I concede I’m not constrained to safeguard America from my transitioning, adulterous, gay friends with whom I’m inclined to extend love and mercy, but I feel compelled to shelter my way of life from entire populations of people who live differently from me. I might also disclose more than passing interest in creating some distance between myself and blue-state snowflakes, red-state deniers, tree huggers, open carry toters, and Hollywood trendsetters.
And before I forget, I don’t really want to spend a lot of time with pedophilic priests, Islamic jihadists, devil worshipers, hardcore socialists, delusional anarchists, aggressive atheists, East coast intellectuals, or West coast nudists. Let me add I don’t have much compassion for flash mob looters, carjackers, sex traffickers, drug runners, crazies with AR-15s, neo-Nazis, xenophobes, skinheads, gangbangers, pornographers, or anyone who loves coarse jokes, lewdness, public intoxication, bigotry, bullying, or bigamy. I could go on, but let’s not.

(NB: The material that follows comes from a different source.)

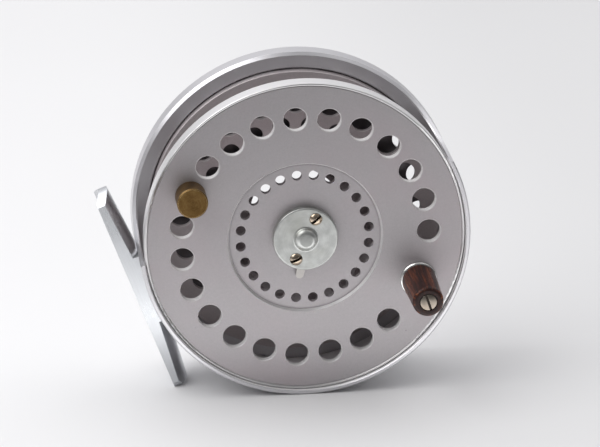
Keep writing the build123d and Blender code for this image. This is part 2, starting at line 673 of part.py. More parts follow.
with BuildPart() as handle_grip:
    with BuildSketch(half_at(HX, HZ)):
        with BuildLine():
            Polyline((2.08, GRIP_FOOT), (GRIP_R0 - 0.15, GRIP_FOOT), (GRIP_R0, GRIP_FOOT - 0.2))
            Spline((GRIP_R0, GRIP_FOOT - 0.2), (GRIP_R0 - 0.28, -10.0), (GRIP_R1 + 0.05, GRIP_TOP + 1.2))
            ThreePointArc((GRIP_R1 + 0.05, GRIP_TOP + 1.2), (GRIP_R1 - 0.35, GRIP_TOP + 0.3), (GRIP_R1 - 1.1, GRIP_TOP))
            Polyline((GRIP_R1 - 1.1, GRIP_TOP), (2.75, GRIP_TOP), (2.75, GRIP_TOP + 1.0), (2.08, GRIP_TOP + 1.0),
                     (2.08, GRIP_FOOT))
        make_face()
    revolve(axis=axis_at(HX, HZ))
handle_grip.part.label = "handle_grip"

with BuildPart() as handle_screw:
    with BuildSketch(half_at(HX, HZ)):
        with BuildLine():
            ThreePointArc((0, GRIP_TOP - 0.45), (1.3, GRIP_TOP - 0.36), (2.5, GRIP_TOP - 0.05))
            Polyline((2.5, GRIP_TOP - 0.05), (2.5, GRIP_TOP + 0.9), (1.0, GRIP_TOP + 0.9), (1.0, -14.3),
                     (0.8, -14.1), (0, -14.1), (0, GRIP_TOP - 0.45))
        make_face()
    revolve(axis=axis_at(HX, HZ))
    with BuildSketch(face(GRIP_TOP - 1.0, HX, HZ)):
        with Locations(Location((0, 0, 0), (0, 0, 108.0))):
            Rectangle(6.0, 0.75)
    extrude(amount=-1.35, mode=Mode.SUBTRACT)
handle_screw.part.label = "handle_screw"

# ----------------------------------------------------------------------------
# counterweight and its screw
# ----------------------------------------------------------------------------
with BuildPart() as counterweight:
    with BuildSketch(half_at(WX, WZ)):
        with BuildLine():
            Polyline((0, -WEIGHT_H), (WEIGHT_R - 0.35, -WEIGHT_H), (WEIGHT_R, -WEIGHT_H + 0.35), (WEIGHT_R, 0),
                     (1.02, 0), (1.02, -4.0), (0, -4.0), close=True)
        make_face()
    revolve(axis=axis_at(WX, WZ))
counterweight.part.label = "counterweight"

with BuildPart() as counterweight_screw:
    with BuildSketch(half_at(WX, WZ)):
        with BuildLine():
            Polyline((0, -3.8), (0.8, -3.8), (1.0, -3.6), (1.0, FLANGE_T), (2.2, FLANGE_T), (2.2, FLANGE_T + 0.6),
                     (1.8, FLANGE_T + 1.0), (0, FLANGE_T + 1.0), close=True)
        make_face()
    revolve(axis=axis_at(WX, WZ))
    with BuildSketch(face(FLANGE_T + 1.2, WX, WZ)):
        Rectangle(6.0, 0.5)
    extrude(amount=0.7, mode=Mode.SUBTRACT)
counterweight_screw.part.label = "counterweight_screw"

# ----------------------------------------------------------------------------
os.makedirs("parts", exist_ok=True)
for piece in (frame, spindle, spindle_rivets, reel_foot, foot_rivets, drum_face, drum_core,
              drum_rear_flange, drum_bush, ratchet_wheel, ratchet_screws, check_pawl, pawl_post, spring_post, check_spring, regulator_cam,
              regulator_knob, latch_cover, latch_cover_screws, latch_lever, latch_spring,
              handle_spindle, handle_ferrule, handle_grip, handle_screw, counterweight,
              counterweight_screw):
    export_step(piece.part, "parts/" + piece.part.label + ".step")
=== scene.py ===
import bpy
import math
from mathutils import Matrix, Vector


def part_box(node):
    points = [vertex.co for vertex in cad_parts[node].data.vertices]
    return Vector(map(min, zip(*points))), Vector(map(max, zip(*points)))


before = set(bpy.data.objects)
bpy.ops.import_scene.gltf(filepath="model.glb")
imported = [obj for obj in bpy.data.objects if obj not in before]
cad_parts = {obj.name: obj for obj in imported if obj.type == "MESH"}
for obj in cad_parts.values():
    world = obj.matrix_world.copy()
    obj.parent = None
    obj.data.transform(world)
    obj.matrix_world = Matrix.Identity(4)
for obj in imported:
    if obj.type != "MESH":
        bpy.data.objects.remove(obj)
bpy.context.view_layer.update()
MM = 0.001

# drum axis at the drum face, from the spindle and the drum themselves
s_lo, s_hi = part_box("spindle")
AX = (s_lo.x + s_hi.x) / 2
AZ = (s_lo.z + s_hi.z) / 2
d_lo, d_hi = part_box("drum_face")
AY = d_lo.y + 0.2 * MM
AXIS = Vector((AX, AY, AZ))
g_lo, g_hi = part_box("handle_grip")
GRIP = Vector(((g_lo.x + g_hi.x) / 2, g_lo.y, (g_lo.z + g_hi.z) / 2))
c_lo, c_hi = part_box("counterweight")
WEIGHT = Vector(((c_lo.x + c_hi.x) / 2, c_lo.y, (c_lo.z + c_hi.z) / 2))
FOOT_A = math.radians(201.0)
FN = Vector((math.cos(FOOT_A), 0, math.sin(FOOT_A)))
FS = Vector((-FN.z, 0, FN.x))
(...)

Maybe Dillon and David aren’t all that different. Maybe we’re fine being with people just like us, or with friends who are diverse, but when someone else says And, by the way, I’m X, Y, or Z we get self-protective and start drawing lines in the sand. Dillon and I can like you – and even love you – but first you’ll have to change, and we won’t be dropping these stones in our hands until you do.